• _To do_:
Go through the lines below. Copy those with "lifts".

-- begin Provided material --

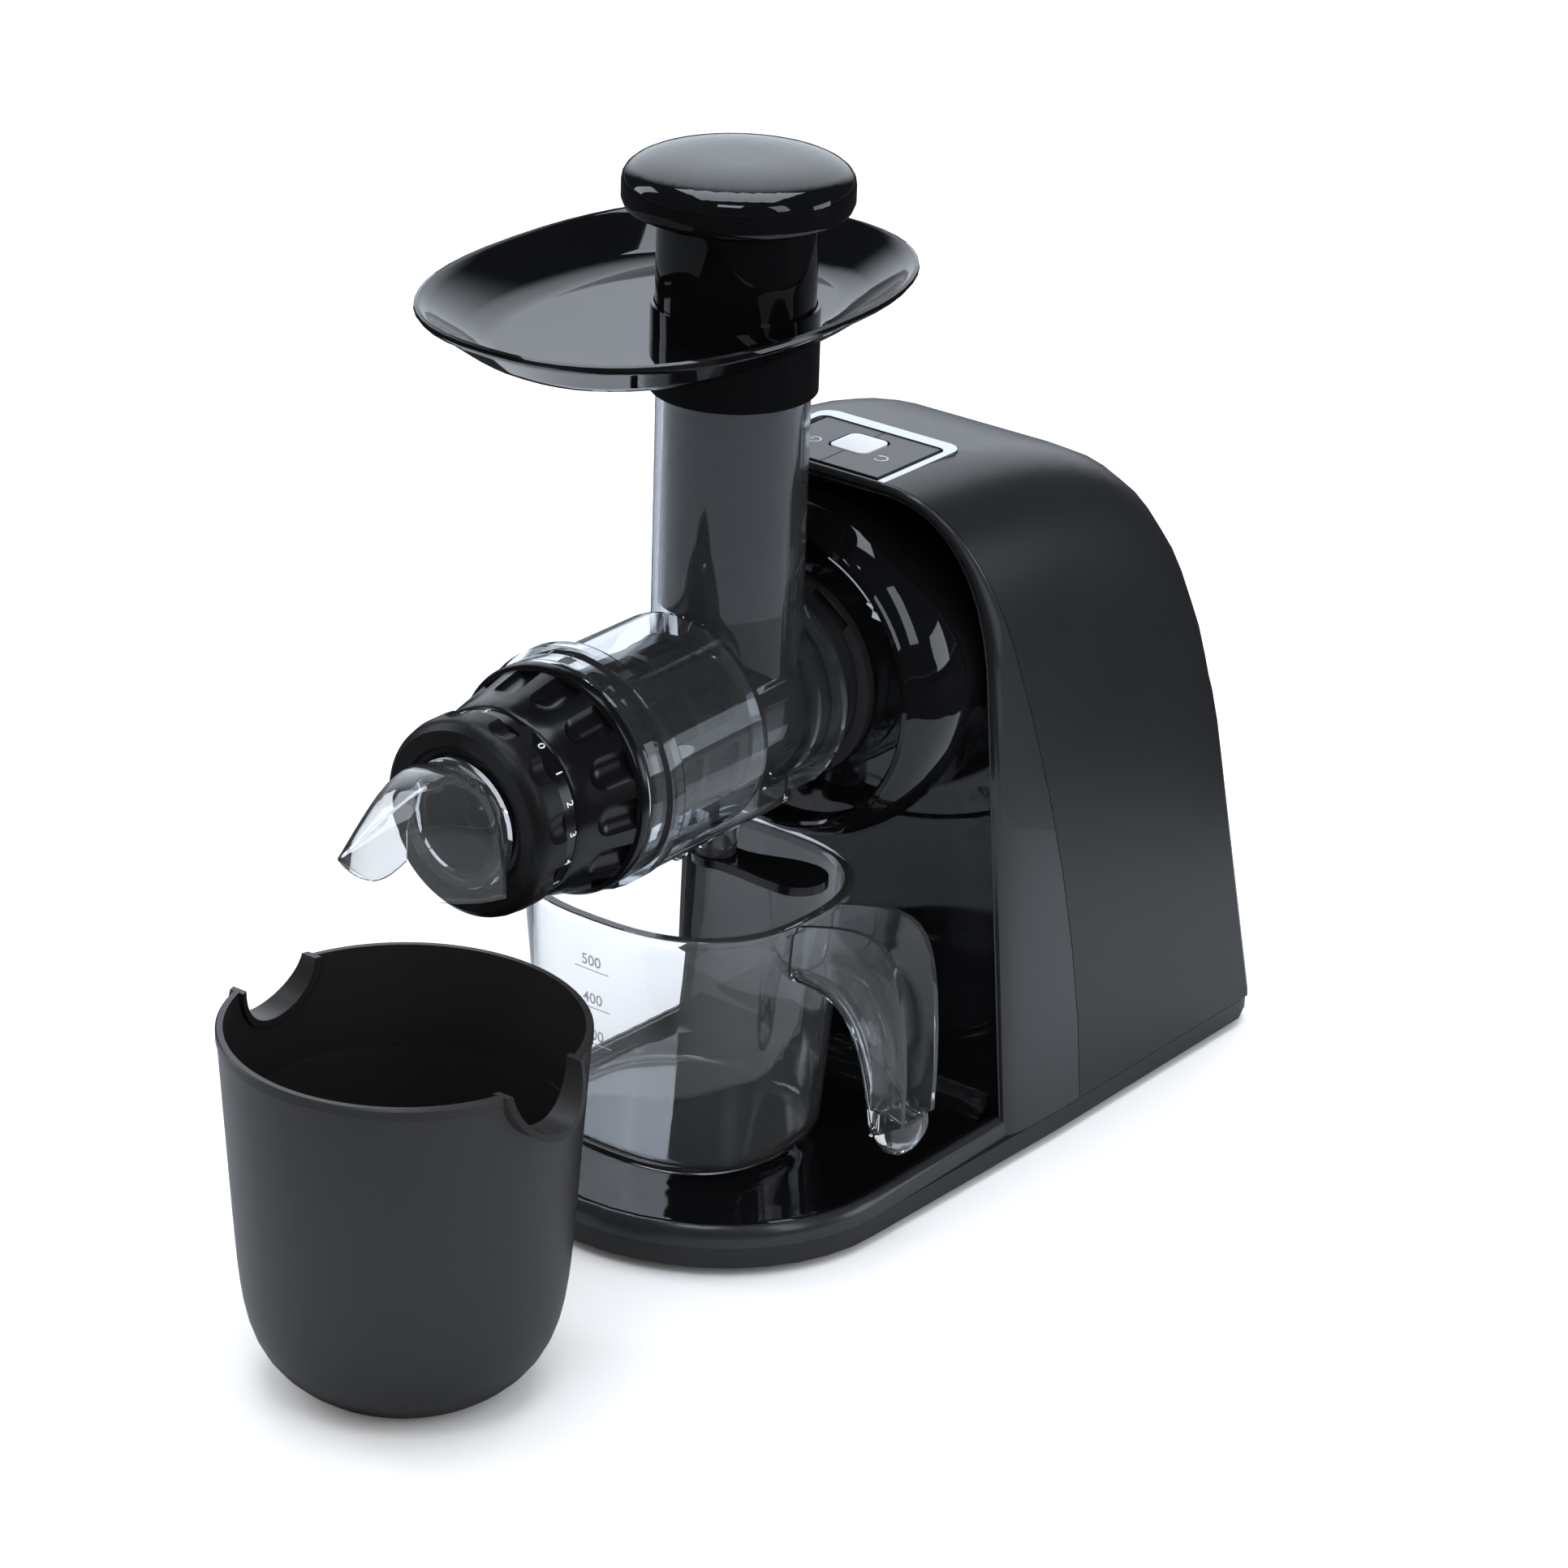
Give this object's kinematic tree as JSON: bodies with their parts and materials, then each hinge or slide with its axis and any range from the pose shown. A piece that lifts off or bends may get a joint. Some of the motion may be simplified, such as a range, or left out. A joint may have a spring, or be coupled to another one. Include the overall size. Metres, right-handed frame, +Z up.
{
  "type": "cold press juicer",
  "caption": "Slow juicer with a level auger: motor housing, clear juicing chamber and feed chute, tray with pusher, adjustable pulp outlet, jug and pulp container.",
  "frame": {"origin": "on the table, at the middle of the motor housing's footprint, in the plane of the auger axis", "axes": "+Z up, -Y towards the front where the pulp leaves, +X to the side of the jug's handle"},
  "size_m": [0.1881, 0.4876, 0.39],
  "materials": {
    "black_base": "fine matt black moulding",
    "rubber": "soft black",
    "steel_screw": "plated",
    "gloss_black": "high gloss black",
    "frame_black": "satin black",
    "body_black": "soft matt black",
    "rear_black": "soft matt black",
    "gland_black": "matt",
    "silver": "satin silver",
    "key_black": "satin black",
    "key_silver": "pale silver",
    "pressed_steel": "pressed",
    "shaft_steel": "ground",
    "brass": "plain",
    "gear_nylon": "natural nylon",
    "inner_black": "plain black moulding",
    "cast_plate": "die cast",
    "board": "board",
    "smoke_clear": "clear with a smoky tint",
    "silicone": "translucent",
    "auger_black": "polished black",
    "mesh_steel": "fine slotted sheet",
    "nut_black": "satin black",
    "dial_black": "matt black",
    "bush_black": "gloss black",
    "clear": "clear",
    "lever_black": "satin black",
    "plug_grey": "soft",
    "tray_black": "high gloss black",
    "jug_clear": "clear",
    "bin_black": "satin dark grey-black"
  },
  "bodies": {
    "housing": {"base_plate": "black_base", "rubber_feet": "rubber", "housing_screws": "steel_screw", "front_fascia": "gloss_black", "front_frame": "frame_black", "body_shell": "body_black", "rear_cover": "rear_black", "cord_gland": "gland_black", "panel_frame": "silver", "switch_block": "gland_black", "motor_bracket": "pressed_steel", "motor_can": "pressed_steel", "layshaft": "shaft_steel", "gearbox_plate": "cast_plate", "front_bearing": "brass", "rear_bearing": "brass", "bayonet_socket": "inner_black", "shaft_seal": "rubber", "control_board": "board"},
    "rocker": {"rocker_switch": "key_black", "rocker_inlay": "key_silver"},
    "motor_rotor": {"motor_shaft": "shaft_steel", "cooling_fan": "inner_black", "motor_pinion": "brass"},
    "layshaft_gear": {"compound_gear": "gear_nylon"},
    "auger_drive": {"output_gear": "gear_nylon", "drive_shaft": "shaft_steel", "auger": "auger_black", "auger_insert": "shaft_steel"},
    "chamber": {"juicing_chamber": "smoke_clear", "chamber_seal": "silicone", "juice_screen": "auger_black", "screen_mesh": "mesh_steel", "lever_pin": "steel_screw"},
    "nut": {"locking_nut": "nut_black", "pulp_spout": "clear"},
    "dial": {"adjusting_dial": "dial_black"},
    "bush": {"outlet_bush": "bush_black"},
    "lever": {"stop_lever": "lever_black", "outlet_plug": "plug_grey"},
    "tray": {"feed_tray": "tray_black"},
    "pusher": {"pusher_cap": "tray_black", "pusher_stem": "tray_black"},
    "jug": {"juice_jug": "jug_clear"},
    "bin": {"pulp_container": "bin_black"}
  },
  "joints": [
    {"name": "rocker_tilt", "type": "hinge", "parent": "housing", "child": "rocker", "pos_m": [0, -0.0116, 0.2624], "axis": [0, 1, 0], "range_deg": [-3, 3]},
    {"name": "auger_turn", "type": "hinge", "parent": "housing", "child": "auger_drive", "pos_m": [0, 0, 0.19], "axis": [0, 1, 0], "continuous": true},
    {"name": "layshaft_turn", "type": "hinge", "parent": "housing", "child": "layshaft_gear", "pos_m": [0, 0, 0.154], "axis": [0, 1, 0], "continuous": true},
    {"name": "motor_turn", "type": "hinge", "parent": "housing", "child": "motor_rotor", "pos_m": [0, 0, 0.118], "axis": [0, 1, 0], "continuous": true},
    {"name": "chamber_twist", "type": "hinge", "parent": "housing", "child": "chamber", "pos_m": [0, 0, 0.19], "axis": [0, 1, 0], "range_deg": [0, 35]},
    {"name": "nut_turn", "type": "hinge", "parent": "chamber", "child": "nut", "pos_m": [0, 0, 0.19], "axis": [0, 1, 0], "range_deg": [0, 40]},
    {"name": "dial_turn", "type": "hinge", "parent": "nut", "child": "dial", "pos_m": [0, 0, 0.19], "axis": [0, 1, 0], "range_deg": [0, 110]},
    {"name": "bush_slide", "type": "slide", "parent": "nut", "child": "bush", "axis": [0, 1, 0], "range_m": [0, 0.004]},
    {"name": "lever_swing", "type": "hinge", "parent": "chamber", "child": "lever", "pos_m": [-0.013, -0.0853, 0.13], "axis": [0, 1, 0], "range_deg": [0, 12]},
    {"name": "tray_lift", "type": "slide", "parent": "chamber", "child": "tray", "axis": [0, 0, 1], "range_m": [0, 0.025]},
    {"name": "pusher_lift", "type": "slide", "parent": "tray", "child": "pusher", "axis": [0, 0, 1], "range_m": [0, 0.115]},
    {"name": "jug_slide_out", "type": "slide", "parent": "housing", "child": "jug", "axis": [0.9945, 0, 0.1045], "range_m": [0, 0.15]},
    {"name": "bin_slide_out", "type": "slide", "parent": "housing", "child": "bin", "axis": [0, -0.9962, 0.0872], "range_m": [0, 0.15]}
  ],
  "couplings": [
    {"joint": "layshaft_turn", "follows": "auger_turn", "ratio": -5},
    {"joint": "motor_turn", "follows": "auger_turn", "ratio": 25},
    {"joint": "bush_slide", "follows": "dial_turn", "m_per_rad": 0.0020835}
  ]
}
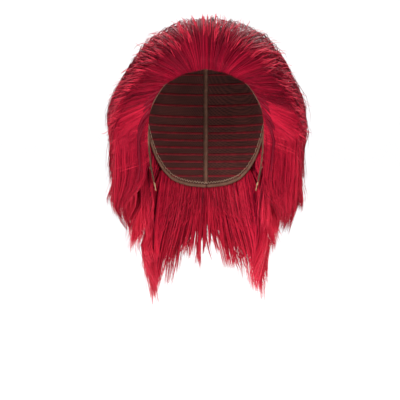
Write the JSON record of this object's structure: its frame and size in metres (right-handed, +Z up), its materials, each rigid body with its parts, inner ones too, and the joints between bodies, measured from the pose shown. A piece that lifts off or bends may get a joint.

-- end Provided material --

• _Written answer_:
Give this object's kinematic tree as JSON: bodies with their parts and materials, then each hinge or slide with its axis and any range from the pose shown. A piece that lifts off or bends may get a joint. Some of the motion may be simplified, such as a range, or left out. A joint may have a spring, or be coupled to another one. Include the overall size. Metres, right-handed frame, +Z up.
Write the JSON record of this object's structure: its frame and size in metres (right-handed, +Z up), its materials, each rigid body with its parts, inner ones too, and the joints between bodies, measured from the pose shown. A piece that lifts off or bends may get a joint.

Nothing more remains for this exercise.